Die Jobbik: von der stufenweisen „Säuberung“ zur „Liste Gyurcsány“…
„Sag niemals nie“: Dieses zeitlos wahre Sprichwort wird von vielen zitiert, aber nur wenige halten sich daran. Zu denen, die sich nicht daran gehalten haben, gehören in Ungarn die Postkommunisten und die Liberalen – aber auch seit einigen Jahren die Jobbik; diese Parteien haben sich nämlich – um es durch die Blumen auszudrücken – nur so oft voneinander distanziert, um heute einander für eine beinahe liebevolle Umarmung in die Arme zu fallen.

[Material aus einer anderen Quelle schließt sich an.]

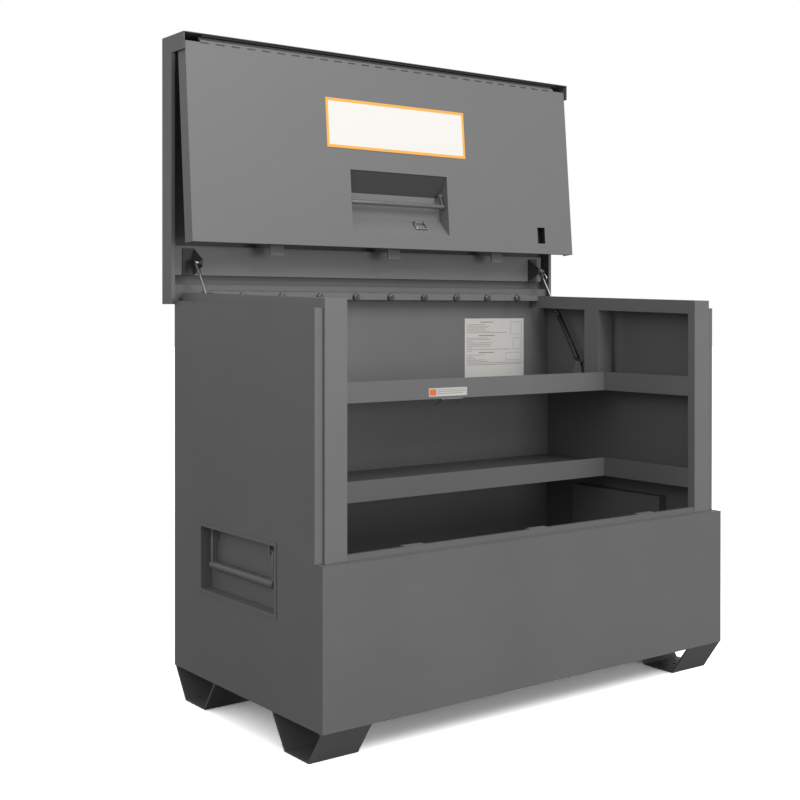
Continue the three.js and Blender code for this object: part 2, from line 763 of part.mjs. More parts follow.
// Door recess: a sheet bent into a hood, a back and a lower slope, with end walls and ears for the hasp
function doorRecess() {
  const end = recessHalf + recessWall;
  const hoodLow = -recessTop - recessHood;
  const walk = [[recessMouth, recessRim - recessTop], [recessMouth, -recessTop], [recessInner, hoodLow]];
  walk.push([recessInner, slopeTop], [recessMouth, -recessBottom], [recessMouth, -recessBottom - recessRim]);
  const strip = bentStrip(walk, recessWall, -end, end);
  const outline = [[recessMouth, -recessTop], [recessBackY, hoodLow], [recessBackY, slopeTop]];
  outline.push([recessMouth, -recessBottom]);
  const wall = prismX(outline, recessHalf, end);
  const flangeBack = recessMouth + recessWall;
  const flangeEnd = recessHalf + recessRim;
  const flange = block(recessHalf, flangeEnd, recessMouth, flangeBack, -recessBottom, -recessTop);
  const side = wall.add(flange);
  const bore = grabPivotRadius + pivotClearance;
  const wallEnd = end + overrun;
  const pivot = rod([-wallEnd, grabPivotY, -grabPivotDrop], [wallEnd, grabPivotY, -grabPivotDrop], bore);
  const back = slopeY(-haspDrop) + recessWall / 2;
  const ears = [1, -1].map((hand) => {
    const x = haspOffset + hand * (haspWidth / 2 - haspWire - seatGap);
    const [x0, x1] = [x, x - hand * haspEar].sort((a, b) => a - b);
    return block(x0, x1, haspY - haspEarReach / 2, back, -haspDrop - haspWire, -haspDrop + haspWire);
  });
  const far = haspWidth;
  const pin = haspWire / 2 + pivotClearance;
  const pinEnds = [haspOffset - far, haspOffset + far].map((at) => [at, haspY, -haspDrop]);
  const drill = rod(...pinEnds, pin, coarseSides);
  return join([join([strip, side, mirrored(side)]).subtract(pivot), join(ears).subtract(drill)]);
}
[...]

Genauso wie József Pelikán, die Hauptfigur im Film Der Zeuge (A Tanú – dem Kultfilm über die Wende in Ungarn 1989/90) natürlich nicht wissen konnte, dass er auf Taucher treffen würde, so konnten sie auch nicht wissen, dass all diese frostigen Abfuhren, all diese schmutzigen Streitereien – die im Nachhinein, im Lichte ihrer gegenwärtigen Intimität, einen Hauch von häuslicher Gewalt annehmen – eines Tages einer flinken Brautwerbung weichen würden, auf die wiederum ein Hochzeitstanz und eine feierliche Hochzeit folgen würden.
Die Wurzeln
Verglichen mit den langen Jahren, in denen sie sich gegenseitig als Juden, Kommunisten und Nazis beschimpften, kann man sagen, dass das Tempo der Vergebung und des Zusammenschlusses ziemlich rasch vonstattenging. Um diesen langen, an Wendungen reichen Prozess besser zu verstehen, muß man, wie üblich, die Geschichte ein wenig zurückspulen. Die Jobbik wurde 1999 als rechte Jugendbewegung gegründet, bevor sie 2003 zu einer Partei wurde. Nach einem ersten gescheiterten Wahlkampf 2006 in Koalition mit der alten nationalistischen Partei MIÉP änderte Gábor Vona die Kommunikation und das Handeln der Partei in Richtung eines willentlich schrillen und extremistischen Stils, wobei er aus dem Antisemitismus eines Teils der Öffentlichkeit, vor allem aber aus deren Hass auf Zigeuner Kapital schlug. Es war diese Haltung, gepaart mit seiner (anscheinend) heftigen Opposition gegen die damalige Regierung (eine Koalition aus Sozialisten und Liberalen aus dem SZDSZ), die Jobbik ab 2009 ins Europaparlament und dann 2010 ins ungarische Parlament katapultierte. Das Credo der Jobbik drehte sich damals um ein zentrales Dogma, nämlich die Opposition gegen die bloße Existenz von Ministerpräsident Ferenc Gyurcsány; in seiner Gründungserklärung, die noch immer auf seiner offiziellen Website nachzulesen ist, heißt es: „Unsere vorrangige Aufgabe ist es, die Partei, die das Erbe der Kommunistischen Partei ist, und die Ultraliberalen, die mit ihr eine symbiotische Einheit bilden, von der politischen Macht zu entfernen“.